Lindsay Patterson Wants to Turn Your Kids on to Science

7 mins read

Meet Lindsay Patterson—founder, co-host, and producer of Tumble, a science podcast for kids. Lindsay believes we can make the world a better place by teaching children about science. To that end, she also strives to expand the reach of “kidcasting,” and change the way listeners interact with podcasts.

 Lindsay didn’t “get” science as a child. She preferred engaging her curiosity and creativity with words. A creative writing major in college, she never imagined she would become an enthusiast for exploring the scientific method. That is, until she graduated, and had an opportunity to interview a scientist in order to write a script for a science show. That’s when her big aha! moment occurred:

“The moment we started talking, I realized that science wasn’t as I perceived it—you know, all written facts and books filled with things discovered. It is an active process of asking questions and finding answers. It is a way to solve problems that really concern me, and it’s instrumental in decision making. So that sort of hooked me into wanting to communicate the importance of the scientific process to kids. Science informs so many of the ways decisions get made (at least, it should!). And right now, science is not really being respected in that way. I think it’s so incredibly important to raise a generation that understands how science works, so they have the tools to understand and generate informed opinions, rather than just being told, ‘Oh, this is true,’ or ‘Don’t believe that,’ or be won over by anti-science views. This way, they learn how to make decisions for themselves.” 

When the world of podcasting exploded in 2014, Lindsay saw her opportunity to produce and host a show specifically for kids. 

 Since Lindsay is in her “happy place” when she is interviewing scientists about their process of discovery, she builds the episodes around those interviews. Weaving in real-life stories from the scientists’ lives and work, Lindsay endeavors to show kids that science is an ongoing process undertaken by relatable people who are asking real questions about topics that matter.

Lindsay’s husband, Marshall Escamilla, co-hosts the show. A music teacher who has taught kids from elementary age all the way through high school, Marshall writes original music for each episode. He also utilizes his teaching background to ensure the material is fun and interesting for the target age group. 

“With Marshall co-hosting, I think we can turn any topic, no matter how complex, into something that is very accessible to kids. I really enjoy that aspect of the show and our format.”

From its first airing in 2015, Lindsay has been accomplishing her goal with Tumble. She often hears from teachers who use what she shares in her episodes as teaching materials. Lindsay once received an email from a grade-school teacher in Juneau, Alaska, who turned an episode on plastic pollution and microplastics into a week-long unit. Her class investigated the issue, and students designed their own clean-up devices. Then, they used up-cycled materials to build out their designs, and completed experiments in a kiddie pool to test them. They then contacted Lindsay, who arranged a Skype call with the featured scientist of that episode. Since then, other teachers have corresponded with Lindsay, too, and Tumble has even developed teacher resources for some of their episodes. 

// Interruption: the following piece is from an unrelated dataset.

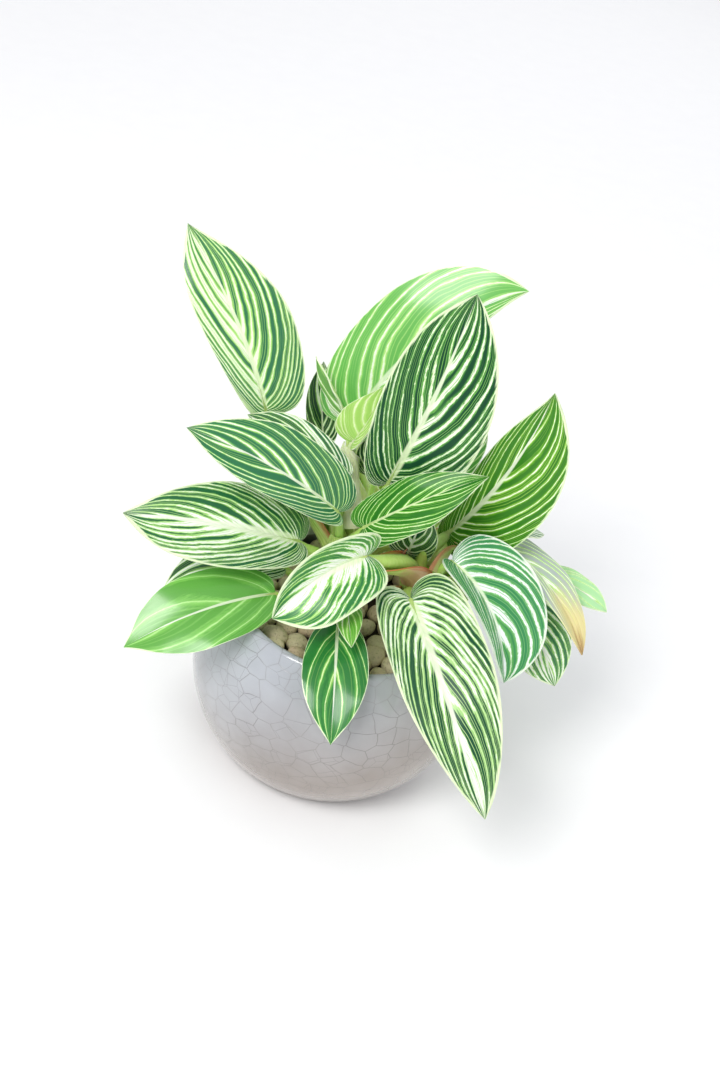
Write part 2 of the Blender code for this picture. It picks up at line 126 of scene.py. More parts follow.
class Finish:
    """A material. Its constants are set on the shader, and its nodes are made by node."""

    def __init__(self, name, constants):
        self.material = bpy.data.materials.new(name)
        self.material.use_nodes = True
        self.tree = self.material.node_tree
        self.shader = self.tree.nodes["Principled BSDF"]
        for socket, value in constants.items():
            self.shader.inputs[socket].default_value = value

    def feed(self, socket, value):
        if isinstance(value, Wire):
            self.tree.links.new(value.socket, socket)
        else:
            socket.default_value = value

    def node(self, kind, settings, values, output=0):
        made = self.tree.nodes.new(kind)
        for name, value in settings.items():
            setattr(made, name, value)
        for key, value in values.items():
            self.feed(made.inputs[key], value)
        return Wire(self, made.outputs[output])

    def sum(self, operation, *values):
        return self.node("ShaderNodeMath", {"operation": operation}, dict(enumerate(values)))

    def blend(self, share, first, second):
        """A colour between two colours."""
        return self.node("ShaderNodeMix", {"data_type": "RGBA"}, {0: share, 6: first, 7: second}, 2)

    def step(self, value, low, high):
        """0 where the value is under low, 1 where it is over high, and smooth between."""
        settings = {"interpolation_type": "SMOOTHSTEP"}
        return self.node("ShaderNodeMapRange", settings, {0: value, 1: low, 2: high})

    def spot(self, x, y, z):
        return self.node("ShaderNodeCombineXYZ", {}, {0: x, 1: y, 2: z})

    def parts(self, spot):
        """The three numbers of a place or of a colour."""
        first = self.node("ShaderNodeSeparateXYZ", {}, {0: spot})
        return first, first.other("Y"), first.other("Z")

    def noise(self, place, scale, detail=2.0, roughness=0.5):
        values = {"Vector": place, "Scale": scale, "Detail": detail, "Roughness": roughness}
        return self.node("ShaderNodeTexNoise", {}, values)

    def streaks(self, place, scales, detail):
        """Noise that is drawn out along the axis of the smallest scale."""
        stretched = self.node("ShaderNodeMapping", {}, {0: place, 3: scales})
        return self.noise(stretched, 1.0, detail)

    def surface(self):
        return self.node("ShaderNodeTexCoord", {}, {}, "Object")

    def veins(self):
        """The shares of the way along and across a blade, or along and round a sheath."""
        along, across, _ = self.parts(self.node("ShaderNodeUVMap", {"uv_map": "Veins"}, {}))
        return along, across

    def paint(self, colour, roughness, height=None, depth=0.0):
        """Links colour and roughness, and a height in 0 to 1 as a relief of that depth."""
        self.feed(self.shader.inputs["Base Color"], colour)
        self.feed(self.shader.inputs["Roughness"], roughness)
        if height:
            relief = self.node("ShaderNodeBump", {}, {"Height": height, "Distance": depth})
            self.feed(self.shader.inputs["Normal"], relief)
        return self.material


def tint(red, green, blue):
    """A colour given in the 0 to 255 numbers of a screen, as the linear one that a node takes."""
    shares = [value / 255 for value in (red, green, blue)]
    return (*[s / 12.92 if s < 0.04045 else ((s + 0.055) / 1.055) ** 2.4 for s in shares], 1.0)


def finished(piece, node, material=None):
    """Puts the piece's place into its mesh, and lets it stand for a node of the solid model."""
    bpy.ops.object.select_all(action="DESELECT")
    piece.select_set(True)
    bpy.context.view_layer.objects.active = piece
    bpy.ops.object.transform_apply(location=True, rotation=True, scale=True)
    if material:
        piece.data.materials.append(material)
    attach(piece, "root")
    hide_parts(node)


# The floor under the bowl: a plain pale board, far wider than the view. It only stages the
# plant and isn't a piece of it.
FLOOR_RADIUS = 7

bpy.ops.object.select_all(action="DESELECT")
bpy.ops.mesh.primitive_circle_add(
    vertices=96, radius=FLOOR_RADIUS, fill_type="NGON", location=(0, 0, 0)
)
floor = bpy.context.object
floor.name = "floor"
floor_paint = Finish("Pale board", {"Specular IOR Level": 0.2})
grain = floor_paint.noise(floor_paint.surface(), 60.0, 3.0)
board = floor_paint.blend(grain, tint(250, 250, 252), tint(254, 254, 255))
floor.data.materials.append(floor_paint.paint(board, 0.6))


# The bowl: thrown stoneware, close to a ball, with a small rolled lip and a flat foot, under a
# pale grey glaze. The glaze has crazed in cooling into a net of fine cracks.
BOWL_RADIUS = 49.5
BOWL_MIDDLE = 36.0
BOWL_WALL = 4.0
BOWL_FLOOR = 5.0
BOWL_SIDES = 160
FOOT_RADIUS = 32.5
FOOT_ROUNDING = ((-0.9, 0.0), (-0.2, 0.15), (0.6, 0.6))
OUTSIDE_LOW = 1.4
OUTSIDE_RINGS = 46
INSIDE_RINGS = 26
LIP_HEIGHT = 63.2
LIP_RADIUS = 1.8
LIP_MIDDLE_RADIUS = 39.6
OUTSIDE_BELOW_LIP = 0.6
INSIDE_BELOW_LIP = 1.4
CRAZE_STRETCH = 1.35
CRAZE_DRIFT = 0.16
CELL_SCALE = 7.6
CRACK_WIDTH = 0.016
BRANCH_SCALE = 9.5
BRANCH_WIDTH = 0.018
UNBRANCHED_SHARE = 0.56


def ball_rings(radius, low, high, count):
    """Rings (radius, height) up a ball round the bowl's middle."""
    first = math.asin((low - BOWL_MIDDLE) / radius)
    last = math.asin((high - BOWL_MIDDLE) / radius)
    turns = [first + (last - first) * i / (count - 1) for i in range(count)]
    return [(radius * math.cos(a), BOWL_MIDDLE + radius * math.sin(a)) for a in turns]


def thrown(name, rings, sides):
    """A closed round shell, pulled up ring by ring from its flat base."""
    bpy.ops.object.select_all(action="DESELECT")
    radius, height = rings[0]
    bpy.ops.mesh.primitive_circle_add(
        vertices=sides, radius=radius * MM, fill_type="NGON", location=(0, 0, height * MM)
    )
    piece = bpy.context.object
    piece.name = name
    bpy.ops.object.mode_set(mode="EDIT")
    for next_radius, next_height in rings[1:]:
        bpy.ops.mesh.extrude_region_move(
            TRANSFORM_OT_translate={"value": (0, 0, (next_height - height) * MM)}
        )
        grow = next_radius / radius
        bpy.ops.transform.resize(value=(grow, grow, 1), center_override=(0, 0, next_height * MM))
        radius, height = next_radius, next_height
    bpy.ops.mesh.select_all(action="SELECT")
    bpy.ops.mesh.normals_make_consistent(inside=False)
    bpy.ops.object.mode_set(mode="OBJECT")
    bpy.ops.object.shade_smooth_by_angle(angle=math.radians(40))
    return piece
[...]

Some of the subjects Lindsay and Marshall explore come from young listeners, too, who subscribe and submit questions. For example, when a child wrote in asking why animals have whiskers, The Science of Whiskers (4/5/19) episode was born. It was so creative and engaging, it won a 2019 AAAS Kavli Science Journalism Award, Gold prize. Another 2019 episode, The Cave of the Underground Astronauts (1/11/19), did the same. In that episode, three women archeologists Skype from a remote cave in South Africa to share their process as they excavate the bones of early human relatives. Recently, a student wrote to Lindsay to describe how she recreated the tunnels and pathways of that cave.

The reach of this particular podcast goes far beyond a first listen by a class of students. Children go home, excitedly sharing what occurred in the episode, and families join them for a second listen. Plus, children often enjoy listening to the same things over and over, as they learn differently than adults. This then generates ideas for future projects, inquiries, and sharing. 

The podcast is going strong, with upwards of 109 episodes released and over 4M downloads to date. In 2016, Tumble was named “one of the best podcasts for kids” by Apple Podcasts. It has topped over one-and-a-half million downloads in 2017, and in 2018, it was picked up for distribution by PRX, the company behind the Radiotopia podcast network. It is now also partnered with GenZ, the Peabody Award-winning children’s podcast production company! 

When Lindsay isn’t working on her Tumble-ing, she is a passionate advocate for children’s podcasts. She both co-founded and co-chaired kidslisten.org, a non-profit organization of advocates for high-quality audio content for children, setting standards and best practices for the genre. And no wonder—she also has two young children, podcast listeners, to think about! 

 When it comes to her own listening, Lindsay says, “I really like things that take my mind off what I am supposed to be doing. I am a big fan of audio fiction, and I listen to The Daily. That’s my ‘diet.’ If I wasn’t doing a science podcast, I’d love to do audio fiction.”